### BRIEF
Copy every line that contains the string "builds" from the entries below.

— Start GIVEN DATA —

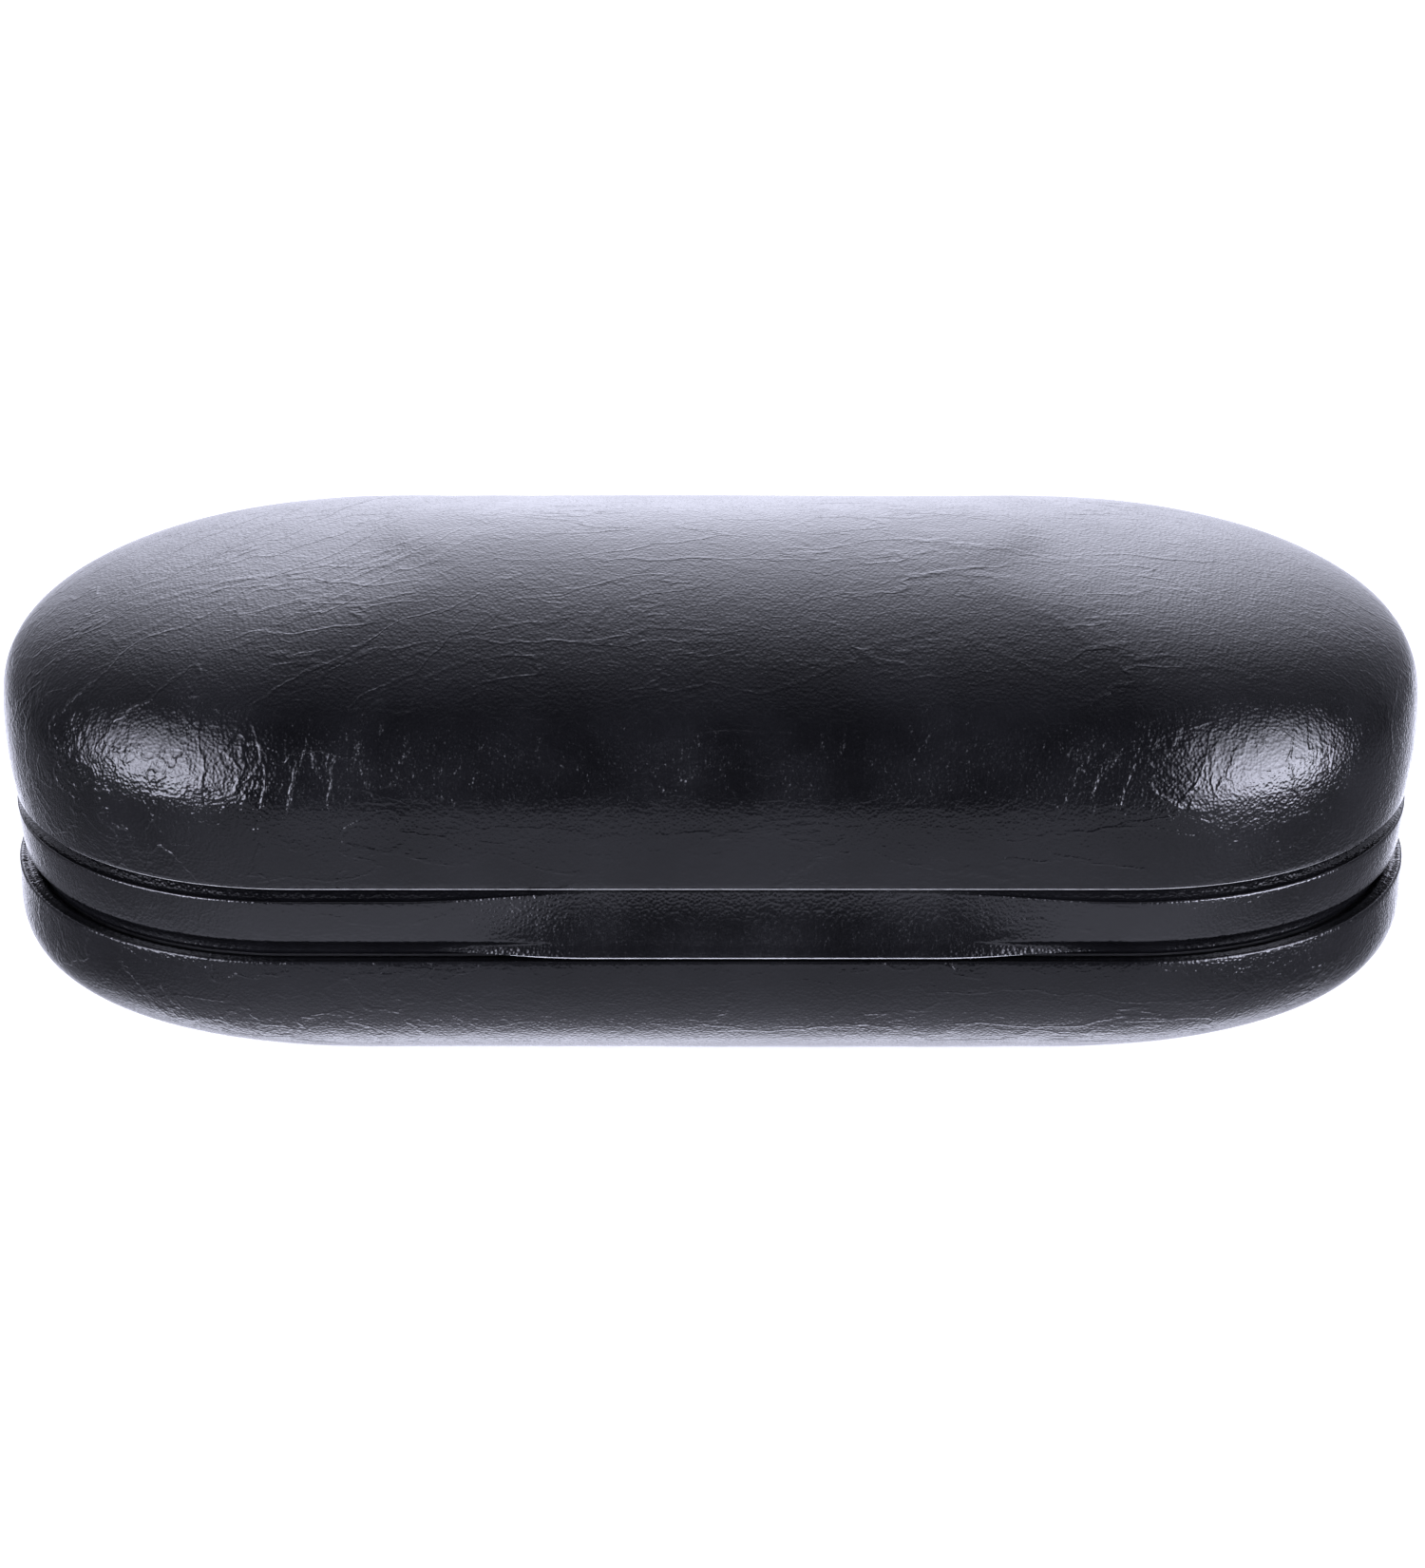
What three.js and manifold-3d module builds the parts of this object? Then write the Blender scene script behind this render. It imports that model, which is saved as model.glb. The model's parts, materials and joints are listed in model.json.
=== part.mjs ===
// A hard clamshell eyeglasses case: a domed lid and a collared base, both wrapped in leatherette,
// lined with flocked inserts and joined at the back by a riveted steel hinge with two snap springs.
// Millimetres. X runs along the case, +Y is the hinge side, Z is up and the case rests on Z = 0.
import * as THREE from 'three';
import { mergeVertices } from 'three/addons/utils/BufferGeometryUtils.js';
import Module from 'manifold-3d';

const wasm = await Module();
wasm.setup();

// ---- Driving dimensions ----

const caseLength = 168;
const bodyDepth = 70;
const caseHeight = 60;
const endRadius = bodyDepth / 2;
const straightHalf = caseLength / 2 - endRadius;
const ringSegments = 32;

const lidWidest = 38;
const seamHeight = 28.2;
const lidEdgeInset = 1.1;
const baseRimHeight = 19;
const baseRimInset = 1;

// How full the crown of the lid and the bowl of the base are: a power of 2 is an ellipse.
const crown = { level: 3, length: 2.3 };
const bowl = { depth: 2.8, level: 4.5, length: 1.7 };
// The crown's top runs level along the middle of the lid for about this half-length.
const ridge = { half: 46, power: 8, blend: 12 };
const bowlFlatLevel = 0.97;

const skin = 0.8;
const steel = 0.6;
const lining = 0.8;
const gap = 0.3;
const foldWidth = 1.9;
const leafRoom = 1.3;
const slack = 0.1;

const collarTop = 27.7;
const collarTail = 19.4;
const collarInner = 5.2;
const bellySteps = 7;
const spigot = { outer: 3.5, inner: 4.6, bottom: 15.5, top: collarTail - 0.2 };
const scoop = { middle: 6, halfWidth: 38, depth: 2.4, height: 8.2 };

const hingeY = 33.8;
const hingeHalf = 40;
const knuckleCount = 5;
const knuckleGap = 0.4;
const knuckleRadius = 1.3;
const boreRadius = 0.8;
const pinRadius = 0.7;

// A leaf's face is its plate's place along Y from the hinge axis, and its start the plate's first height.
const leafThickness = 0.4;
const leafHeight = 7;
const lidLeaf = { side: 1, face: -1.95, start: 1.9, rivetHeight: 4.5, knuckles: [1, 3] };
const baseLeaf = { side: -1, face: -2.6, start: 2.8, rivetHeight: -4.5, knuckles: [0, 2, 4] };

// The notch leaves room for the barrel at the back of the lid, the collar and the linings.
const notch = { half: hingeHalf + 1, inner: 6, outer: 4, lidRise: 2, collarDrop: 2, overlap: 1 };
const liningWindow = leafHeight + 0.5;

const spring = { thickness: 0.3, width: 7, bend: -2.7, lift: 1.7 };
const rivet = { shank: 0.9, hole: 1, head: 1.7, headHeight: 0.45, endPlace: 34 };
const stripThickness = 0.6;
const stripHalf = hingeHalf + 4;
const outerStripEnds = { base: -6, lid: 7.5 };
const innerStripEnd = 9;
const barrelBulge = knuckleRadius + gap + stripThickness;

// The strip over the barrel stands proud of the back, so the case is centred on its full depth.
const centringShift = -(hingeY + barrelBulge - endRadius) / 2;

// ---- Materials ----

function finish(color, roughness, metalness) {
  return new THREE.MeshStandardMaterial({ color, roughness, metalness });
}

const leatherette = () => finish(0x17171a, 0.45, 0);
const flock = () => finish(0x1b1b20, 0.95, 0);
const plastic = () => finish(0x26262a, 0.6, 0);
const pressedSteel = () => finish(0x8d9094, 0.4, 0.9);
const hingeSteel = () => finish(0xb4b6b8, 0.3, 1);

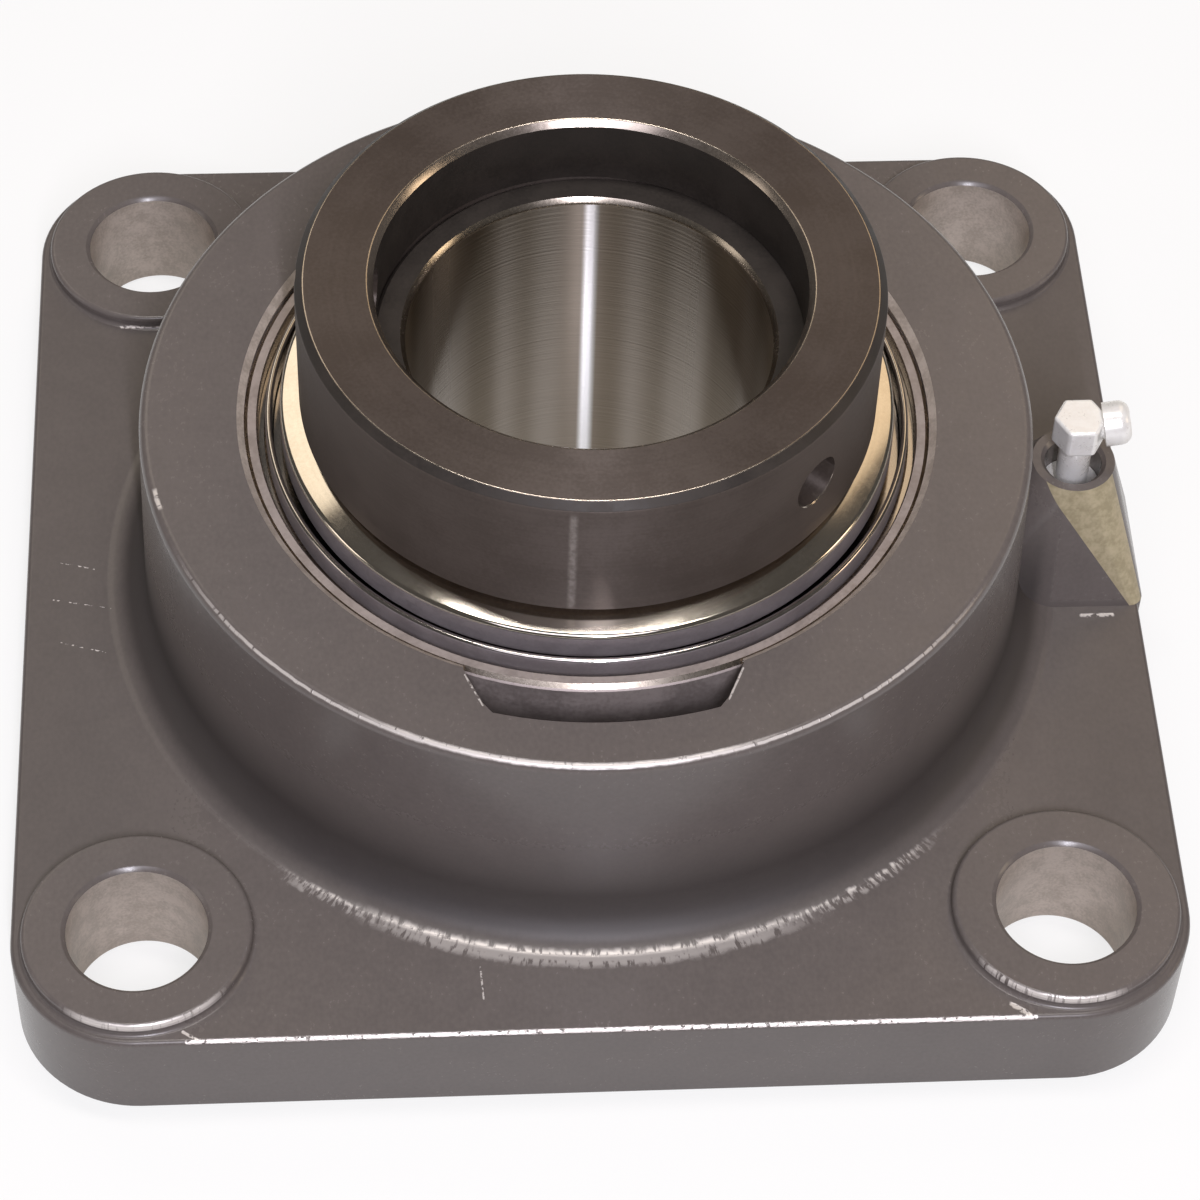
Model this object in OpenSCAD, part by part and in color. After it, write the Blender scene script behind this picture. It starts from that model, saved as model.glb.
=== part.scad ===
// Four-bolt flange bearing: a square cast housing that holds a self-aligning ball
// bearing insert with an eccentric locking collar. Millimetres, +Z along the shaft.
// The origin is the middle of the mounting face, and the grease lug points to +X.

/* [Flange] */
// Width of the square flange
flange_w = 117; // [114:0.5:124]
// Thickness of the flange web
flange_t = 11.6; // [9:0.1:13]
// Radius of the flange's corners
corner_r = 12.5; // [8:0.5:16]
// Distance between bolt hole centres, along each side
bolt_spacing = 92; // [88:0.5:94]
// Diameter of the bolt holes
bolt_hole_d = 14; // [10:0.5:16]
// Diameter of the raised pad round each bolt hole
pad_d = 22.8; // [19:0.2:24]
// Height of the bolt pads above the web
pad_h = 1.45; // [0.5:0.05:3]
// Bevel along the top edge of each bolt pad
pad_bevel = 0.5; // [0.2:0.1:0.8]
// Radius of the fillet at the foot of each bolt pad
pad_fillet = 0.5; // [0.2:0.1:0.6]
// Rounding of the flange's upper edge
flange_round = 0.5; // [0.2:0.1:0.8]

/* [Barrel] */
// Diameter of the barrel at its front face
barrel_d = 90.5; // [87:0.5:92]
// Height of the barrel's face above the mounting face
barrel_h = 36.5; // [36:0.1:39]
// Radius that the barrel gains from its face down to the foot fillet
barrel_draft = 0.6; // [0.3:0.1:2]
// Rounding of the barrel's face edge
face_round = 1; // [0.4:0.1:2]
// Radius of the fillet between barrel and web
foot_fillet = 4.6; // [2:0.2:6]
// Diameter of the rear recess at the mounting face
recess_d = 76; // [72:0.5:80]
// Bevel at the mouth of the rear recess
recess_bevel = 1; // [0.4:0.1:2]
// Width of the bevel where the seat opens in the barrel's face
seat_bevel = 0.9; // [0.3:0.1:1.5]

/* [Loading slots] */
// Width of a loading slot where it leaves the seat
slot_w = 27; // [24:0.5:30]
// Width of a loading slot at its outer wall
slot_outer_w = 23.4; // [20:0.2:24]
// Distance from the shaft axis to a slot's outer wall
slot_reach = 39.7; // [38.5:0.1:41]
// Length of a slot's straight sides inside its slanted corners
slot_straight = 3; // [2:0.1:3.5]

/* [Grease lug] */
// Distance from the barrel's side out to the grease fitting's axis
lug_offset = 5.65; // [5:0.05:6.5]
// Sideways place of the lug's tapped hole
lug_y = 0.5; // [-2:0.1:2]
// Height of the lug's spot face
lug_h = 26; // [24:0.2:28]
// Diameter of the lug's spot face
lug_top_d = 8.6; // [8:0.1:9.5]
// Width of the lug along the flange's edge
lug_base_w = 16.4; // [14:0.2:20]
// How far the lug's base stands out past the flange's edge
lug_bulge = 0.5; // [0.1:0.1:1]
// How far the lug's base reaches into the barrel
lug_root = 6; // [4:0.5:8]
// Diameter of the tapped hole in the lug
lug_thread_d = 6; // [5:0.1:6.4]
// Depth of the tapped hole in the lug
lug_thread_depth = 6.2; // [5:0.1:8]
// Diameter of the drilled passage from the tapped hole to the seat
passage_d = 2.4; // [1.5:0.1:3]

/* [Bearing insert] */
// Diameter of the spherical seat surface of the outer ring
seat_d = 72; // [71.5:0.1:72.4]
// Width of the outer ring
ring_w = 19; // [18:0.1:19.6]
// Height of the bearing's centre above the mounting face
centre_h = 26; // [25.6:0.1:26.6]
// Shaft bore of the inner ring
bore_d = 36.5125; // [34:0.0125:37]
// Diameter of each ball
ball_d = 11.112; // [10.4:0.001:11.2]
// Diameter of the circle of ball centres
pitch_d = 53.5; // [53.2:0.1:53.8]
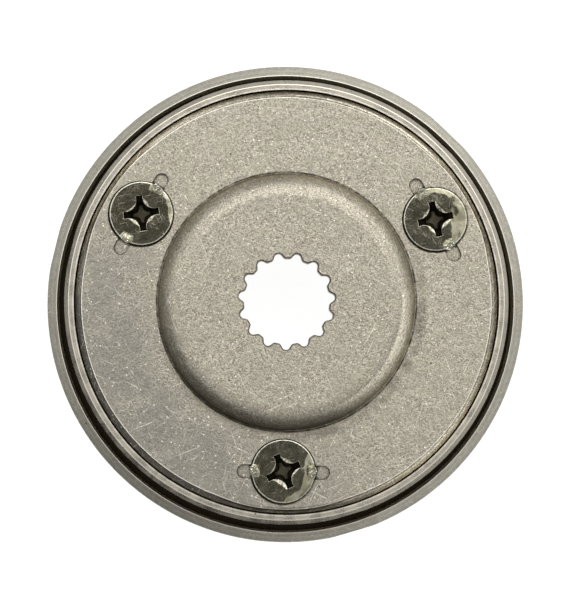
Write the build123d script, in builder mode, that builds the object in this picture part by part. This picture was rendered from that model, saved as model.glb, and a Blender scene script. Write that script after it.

— End GIVEN DATA —

### RIGHT ANSWER
What three.js and manifold-3d module builds the parts of this object? Then write the Blender scene script behind this render. It imports that model, which is saved as model.glb. The model's parts, materials and joints are listed in model.json.
Write the build123d script, in builder mode, that builds the object in this picture part by part. This picture was rendered from that model, saved as model.glb, and a Blender scene script. Write that script after it.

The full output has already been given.